### [WORK TO DO]
Return the lines from the line containing "Write the Blender script" through the line containing "for node in" exactly. No other line should appear in the answer.

— start of RECORDS FOR THIS TASK —

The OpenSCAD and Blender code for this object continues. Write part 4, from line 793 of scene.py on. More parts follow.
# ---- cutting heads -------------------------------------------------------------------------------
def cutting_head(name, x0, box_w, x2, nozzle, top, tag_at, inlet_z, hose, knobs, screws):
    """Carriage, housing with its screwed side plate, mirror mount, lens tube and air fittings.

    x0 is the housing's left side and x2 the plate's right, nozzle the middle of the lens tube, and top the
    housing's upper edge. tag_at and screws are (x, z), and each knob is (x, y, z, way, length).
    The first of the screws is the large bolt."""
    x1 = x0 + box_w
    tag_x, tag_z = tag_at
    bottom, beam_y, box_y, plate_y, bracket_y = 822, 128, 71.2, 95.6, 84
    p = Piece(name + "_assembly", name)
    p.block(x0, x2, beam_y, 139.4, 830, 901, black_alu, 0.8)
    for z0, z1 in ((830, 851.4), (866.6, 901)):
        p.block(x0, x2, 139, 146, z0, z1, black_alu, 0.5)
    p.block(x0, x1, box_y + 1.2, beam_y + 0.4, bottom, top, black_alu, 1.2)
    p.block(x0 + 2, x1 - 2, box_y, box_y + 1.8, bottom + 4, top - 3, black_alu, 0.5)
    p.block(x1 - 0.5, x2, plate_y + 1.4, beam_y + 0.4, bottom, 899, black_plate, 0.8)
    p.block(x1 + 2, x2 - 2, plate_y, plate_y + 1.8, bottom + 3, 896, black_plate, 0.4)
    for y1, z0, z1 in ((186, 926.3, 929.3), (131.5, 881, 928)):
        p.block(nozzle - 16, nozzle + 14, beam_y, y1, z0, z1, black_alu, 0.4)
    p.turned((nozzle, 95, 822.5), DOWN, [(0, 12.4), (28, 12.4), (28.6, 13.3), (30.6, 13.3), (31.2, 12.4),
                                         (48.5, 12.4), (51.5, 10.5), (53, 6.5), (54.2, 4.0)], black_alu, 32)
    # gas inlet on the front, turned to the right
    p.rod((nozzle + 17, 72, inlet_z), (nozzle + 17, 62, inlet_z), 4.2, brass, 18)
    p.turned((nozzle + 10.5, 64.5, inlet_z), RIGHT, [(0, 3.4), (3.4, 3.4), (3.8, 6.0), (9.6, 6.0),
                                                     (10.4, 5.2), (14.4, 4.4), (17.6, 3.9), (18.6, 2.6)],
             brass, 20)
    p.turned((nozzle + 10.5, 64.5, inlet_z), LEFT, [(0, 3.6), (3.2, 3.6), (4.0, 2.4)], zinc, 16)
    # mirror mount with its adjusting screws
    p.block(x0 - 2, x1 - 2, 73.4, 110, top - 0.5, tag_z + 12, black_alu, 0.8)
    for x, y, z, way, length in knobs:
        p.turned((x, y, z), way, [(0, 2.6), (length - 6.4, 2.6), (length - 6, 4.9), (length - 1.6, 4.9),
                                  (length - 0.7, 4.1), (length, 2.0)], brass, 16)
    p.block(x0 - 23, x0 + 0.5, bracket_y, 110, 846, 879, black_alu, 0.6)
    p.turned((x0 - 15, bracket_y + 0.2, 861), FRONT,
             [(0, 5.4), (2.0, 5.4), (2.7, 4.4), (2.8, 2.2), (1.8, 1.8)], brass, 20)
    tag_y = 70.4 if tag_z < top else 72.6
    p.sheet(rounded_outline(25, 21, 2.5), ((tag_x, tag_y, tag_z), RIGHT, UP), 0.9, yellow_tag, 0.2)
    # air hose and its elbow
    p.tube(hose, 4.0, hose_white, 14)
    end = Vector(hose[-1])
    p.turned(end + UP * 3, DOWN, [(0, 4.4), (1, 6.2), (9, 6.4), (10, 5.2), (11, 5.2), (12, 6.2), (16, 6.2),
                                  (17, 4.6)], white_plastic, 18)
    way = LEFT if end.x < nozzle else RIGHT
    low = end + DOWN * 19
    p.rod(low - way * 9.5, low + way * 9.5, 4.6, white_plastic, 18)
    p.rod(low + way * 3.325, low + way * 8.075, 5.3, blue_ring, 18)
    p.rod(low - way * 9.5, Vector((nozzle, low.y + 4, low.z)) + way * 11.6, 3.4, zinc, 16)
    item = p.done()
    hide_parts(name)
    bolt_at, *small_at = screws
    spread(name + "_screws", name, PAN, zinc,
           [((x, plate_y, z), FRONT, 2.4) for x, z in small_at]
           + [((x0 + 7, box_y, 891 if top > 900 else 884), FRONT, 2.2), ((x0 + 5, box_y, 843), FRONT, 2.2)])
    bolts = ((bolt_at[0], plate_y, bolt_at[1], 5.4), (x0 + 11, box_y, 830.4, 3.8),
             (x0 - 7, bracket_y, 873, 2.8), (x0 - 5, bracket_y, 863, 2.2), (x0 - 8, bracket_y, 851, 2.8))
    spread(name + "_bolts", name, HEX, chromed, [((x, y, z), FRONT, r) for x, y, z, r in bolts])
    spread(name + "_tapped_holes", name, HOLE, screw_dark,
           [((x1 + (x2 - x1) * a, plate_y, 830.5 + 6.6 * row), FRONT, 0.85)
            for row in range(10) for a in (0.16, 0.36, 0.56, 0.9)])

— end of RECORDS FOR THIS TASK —
— start of RECORDS FOR THIS TASK —

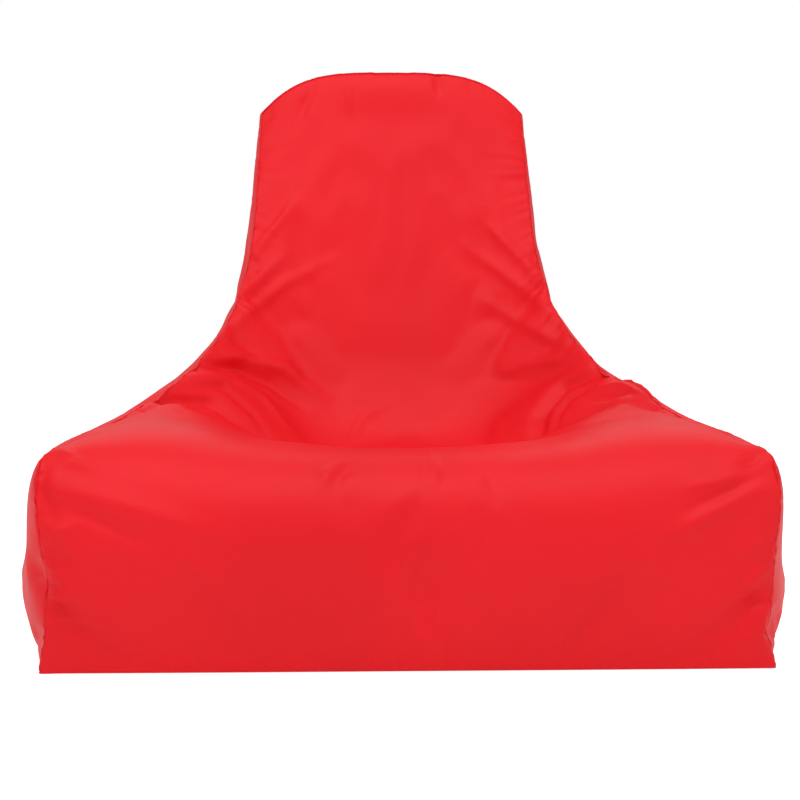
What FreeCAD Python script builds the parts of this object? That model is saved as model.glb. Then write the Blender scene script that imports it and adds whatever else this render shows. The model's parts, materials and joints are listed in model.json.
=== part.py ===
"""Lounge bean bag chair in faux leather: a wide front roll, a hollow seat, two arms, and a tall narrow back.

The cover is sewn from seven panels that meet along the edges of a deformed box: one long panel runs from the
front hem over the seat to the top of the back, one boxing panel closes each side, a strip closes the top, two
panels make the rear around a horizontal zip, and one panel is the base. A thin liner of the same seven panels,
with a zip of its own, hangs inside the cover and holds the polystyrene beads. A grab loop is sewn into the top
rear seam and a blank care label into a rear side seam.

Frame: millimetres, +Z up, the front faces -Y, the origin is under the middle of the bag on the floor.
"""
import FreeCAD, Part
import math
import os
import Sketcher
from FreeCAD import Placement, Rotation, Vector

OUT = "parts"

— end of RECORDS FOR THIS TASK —
— start of RECORDS FOR THIS TASK —

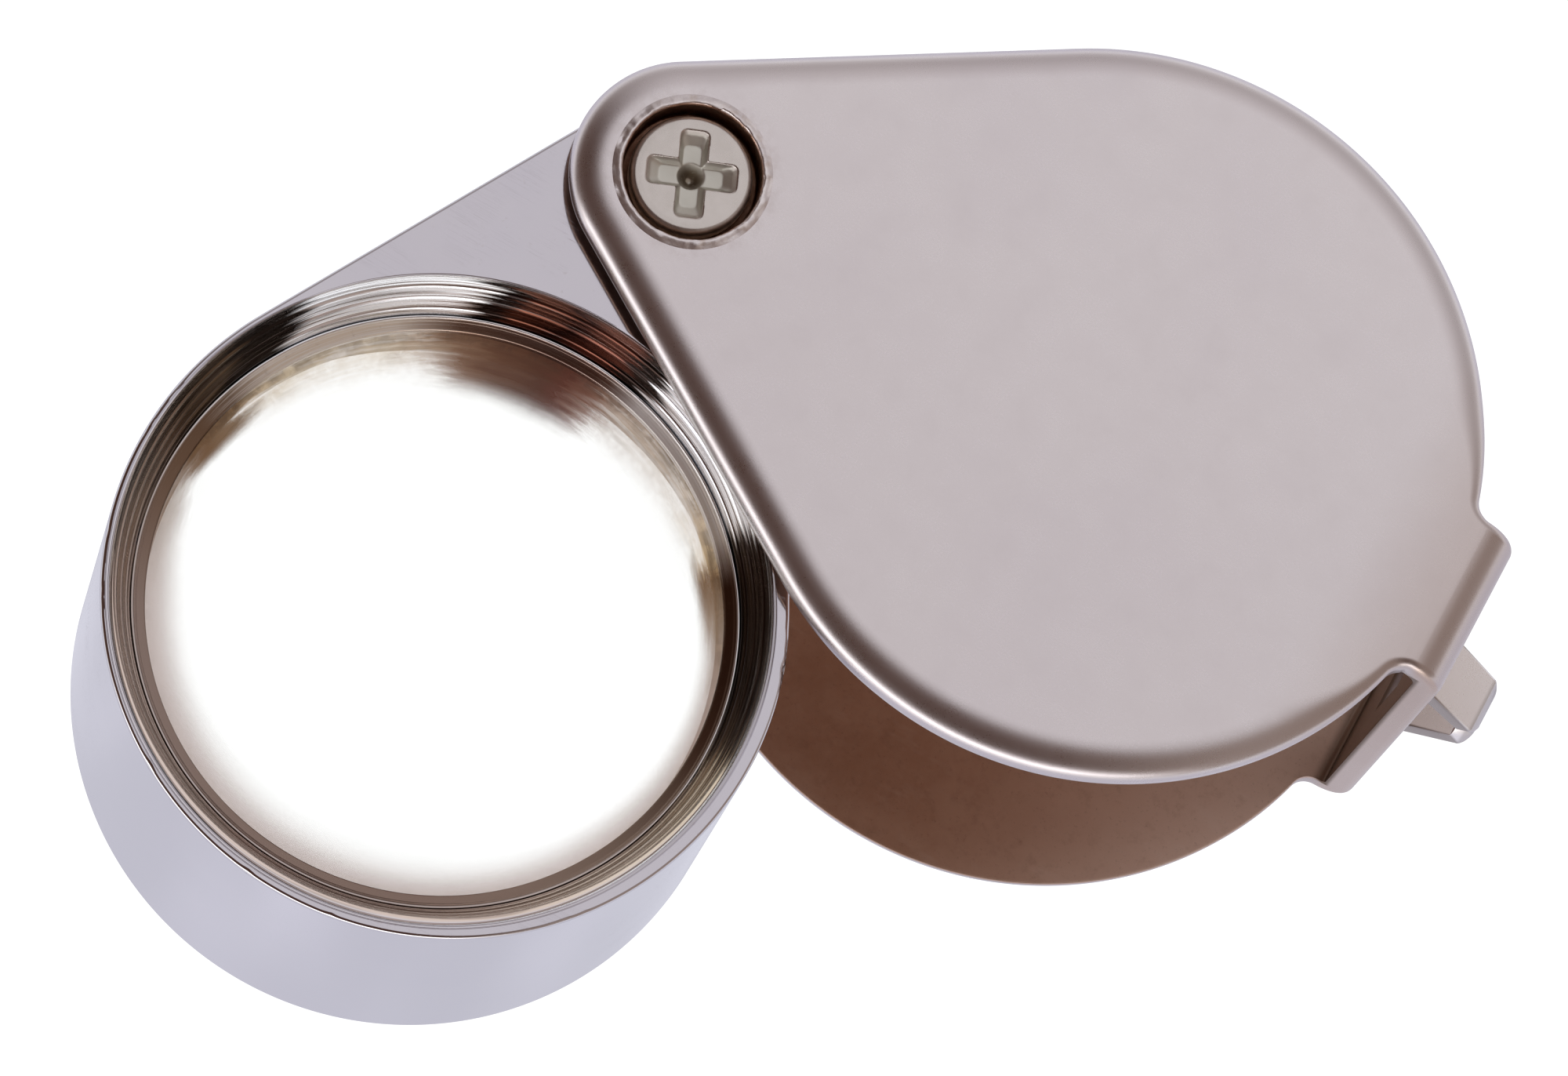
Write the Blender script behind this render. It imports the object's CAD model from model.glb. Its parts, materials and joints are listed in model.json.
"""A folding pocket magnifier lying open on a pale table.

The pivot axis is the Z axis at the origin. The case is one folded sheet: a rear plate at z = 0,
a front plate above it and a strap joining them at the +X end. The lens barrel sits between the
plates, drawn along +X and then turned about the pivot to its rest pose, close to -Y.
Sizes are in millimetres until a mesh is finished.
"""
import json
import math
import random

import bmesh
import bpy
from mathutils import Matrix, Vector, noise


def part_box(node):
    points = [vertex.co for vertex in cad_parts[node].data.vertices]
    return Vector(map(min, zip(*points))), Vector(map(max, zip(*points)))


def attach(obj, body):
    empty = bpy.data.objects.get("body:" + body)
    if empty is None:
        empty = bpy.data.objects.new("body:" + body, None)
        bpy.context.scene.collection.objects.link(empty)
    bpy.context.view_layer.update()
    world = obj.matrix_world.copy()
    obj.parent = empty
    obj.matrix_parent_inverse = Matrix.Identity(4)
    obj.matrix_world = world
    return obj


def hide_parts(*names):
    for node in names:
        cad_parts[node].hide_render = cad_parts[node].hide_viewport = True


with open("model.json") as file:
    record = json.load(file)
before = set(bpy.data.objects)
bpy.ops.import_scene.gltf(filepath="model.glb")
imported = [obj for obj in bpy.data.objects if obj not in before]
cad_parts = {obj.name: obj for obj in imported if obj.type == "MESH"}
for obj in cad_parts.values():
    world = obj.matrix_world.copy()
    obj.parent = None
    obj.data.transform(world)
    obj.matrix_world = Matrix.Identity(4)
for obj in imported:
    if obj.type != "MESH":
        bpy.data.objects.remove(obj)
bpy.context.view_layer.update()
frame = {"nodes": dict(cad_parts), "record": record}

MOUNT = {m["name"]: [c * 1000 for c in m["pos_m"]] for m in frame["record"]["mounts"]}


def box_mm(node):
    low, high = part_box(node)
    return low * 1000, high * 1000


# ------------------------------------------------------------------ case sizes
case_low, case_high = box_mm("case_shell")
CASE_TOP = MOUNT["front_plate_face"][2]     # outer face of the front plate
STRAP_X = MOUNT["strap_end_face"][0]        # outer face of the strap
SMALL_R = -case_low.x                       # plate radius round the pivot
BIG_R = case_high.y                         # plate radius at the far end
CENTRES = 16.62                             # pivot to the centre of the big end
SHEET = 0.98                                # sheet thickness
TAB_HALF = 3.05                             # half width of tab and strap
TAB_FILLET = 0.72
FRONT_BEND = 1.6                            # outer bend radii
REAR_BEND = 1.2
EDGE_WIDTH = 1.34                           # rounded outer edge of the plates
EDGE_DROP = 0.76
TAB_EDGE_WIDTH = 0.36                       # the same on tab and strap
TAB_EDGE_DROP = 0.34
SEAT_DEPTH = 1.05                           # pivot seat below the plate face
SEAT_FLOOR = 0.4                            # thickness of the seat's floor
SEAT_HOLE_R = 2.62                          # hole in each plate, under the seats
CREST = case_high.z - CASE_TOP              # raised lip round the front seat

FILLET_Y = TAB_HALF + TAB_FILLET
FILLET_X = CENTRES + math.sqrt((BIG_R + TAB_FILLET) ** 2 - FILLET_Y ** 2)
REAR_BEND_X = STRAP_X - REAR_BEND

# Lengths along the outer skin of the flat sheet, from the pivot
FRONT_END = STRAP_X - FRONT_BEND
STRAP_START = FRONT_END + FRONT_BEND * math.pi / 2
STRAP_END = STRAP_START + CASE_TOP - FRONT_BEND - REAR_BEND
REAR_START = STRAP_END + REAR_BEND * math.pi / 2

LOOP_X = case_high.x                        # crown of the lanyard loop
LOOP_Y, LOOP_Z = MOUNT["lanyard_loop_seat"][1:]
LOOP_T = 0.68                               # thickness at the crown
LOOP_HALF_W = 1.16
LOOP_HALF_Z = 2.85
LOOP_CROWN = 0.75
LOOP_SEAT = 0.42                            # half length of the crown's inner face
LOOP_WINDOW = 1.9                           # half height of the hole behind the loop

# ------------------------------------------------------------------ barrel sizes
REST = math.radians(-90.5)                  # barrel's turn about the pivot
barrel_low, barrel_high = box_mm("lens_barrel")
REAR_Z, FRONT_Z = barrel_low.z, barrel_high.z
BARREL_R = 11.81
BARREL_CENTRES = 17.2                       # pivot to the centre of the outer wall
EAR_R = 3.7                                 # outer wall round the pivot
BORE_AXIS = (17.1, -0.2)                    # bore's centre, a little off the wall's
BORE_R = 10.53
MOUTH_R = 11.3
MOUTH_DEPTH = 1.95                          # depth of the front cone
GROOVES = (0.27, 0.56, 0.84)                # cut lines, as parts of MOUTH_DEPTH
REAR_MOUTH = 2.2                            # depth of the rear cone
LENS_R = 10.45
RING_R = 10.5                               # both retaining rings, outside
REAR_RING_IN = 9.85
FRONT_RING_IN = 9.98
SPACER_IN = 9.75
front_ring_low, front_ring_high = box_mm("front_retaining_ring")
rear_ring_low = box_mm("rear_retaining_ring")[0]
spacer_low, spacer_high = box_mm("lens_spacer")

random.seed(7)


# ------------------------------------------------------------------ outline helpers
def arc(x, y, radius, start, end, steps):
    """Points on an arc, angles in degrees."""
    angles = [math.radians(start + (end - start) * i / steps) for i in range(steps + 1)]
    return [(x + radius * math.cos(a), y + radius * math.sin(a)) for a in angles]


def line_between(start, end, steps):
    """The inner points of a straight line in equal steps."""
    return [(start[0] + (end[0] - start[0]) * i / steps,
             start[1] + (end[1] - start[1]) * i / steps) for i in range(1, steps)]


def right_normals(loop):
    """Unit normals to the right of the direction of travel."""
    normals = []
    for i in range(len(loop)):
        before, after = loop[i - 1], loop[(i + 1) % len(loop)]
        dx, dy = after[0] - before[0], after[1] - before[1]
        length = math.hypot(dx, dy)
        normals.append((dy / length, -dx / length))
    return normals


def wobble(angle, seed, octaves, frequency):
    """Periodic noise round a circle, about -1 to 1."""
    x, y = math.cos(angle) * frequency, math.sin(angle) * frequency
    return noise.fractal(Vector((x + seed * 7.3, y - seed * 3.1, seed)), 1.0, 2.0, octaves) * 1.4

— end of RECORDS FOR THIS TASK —

### [TASK ANSWER]
Write the Blender script behind this render. It imports the object's CAD model from model.glb. Its parts, materials and joints are listed in model.json.
"""A folding pocket magnifier lying open on a pale table.

The pivot axis is the Z axis at the origin. The case is one folded sheet: a rear plate at z = 0,
a front plate above it and a strap joining them at the +X end. The lens barrel sits between the
plates, drawn along +X and then turned about the pivot to its rest pose, close to -Y.
Sizes are in millimetres until a mesh is finished.
"""
import json
import math
import random

import bmesh
import bpy
from mathutils import Matrix, Vector, noise


def part_box(node):
    points = [vertex.co for vertex in cad_parts[node].data.vertices]
    return Vector(map(min, zip(*points))), Vector(map(max, zip(*points)))


def attach(obj, body):
    empty = bpy.data.objects.get("body:" + body)
    if empty is None:
        empty = bpy.data.objects.new("body:" + body, None)
        bpy.context.scene.collection.objects.link(empty)
    bpy.context.view_layer.update()
    world = obj.matrix_world.copy()
    obj.parent = empty
    obj.matrix_parent_inverse = Matrix.Identity(4)
    obj.matrix_world = world
    return obj


def hide_parts(*names):
    for node in names:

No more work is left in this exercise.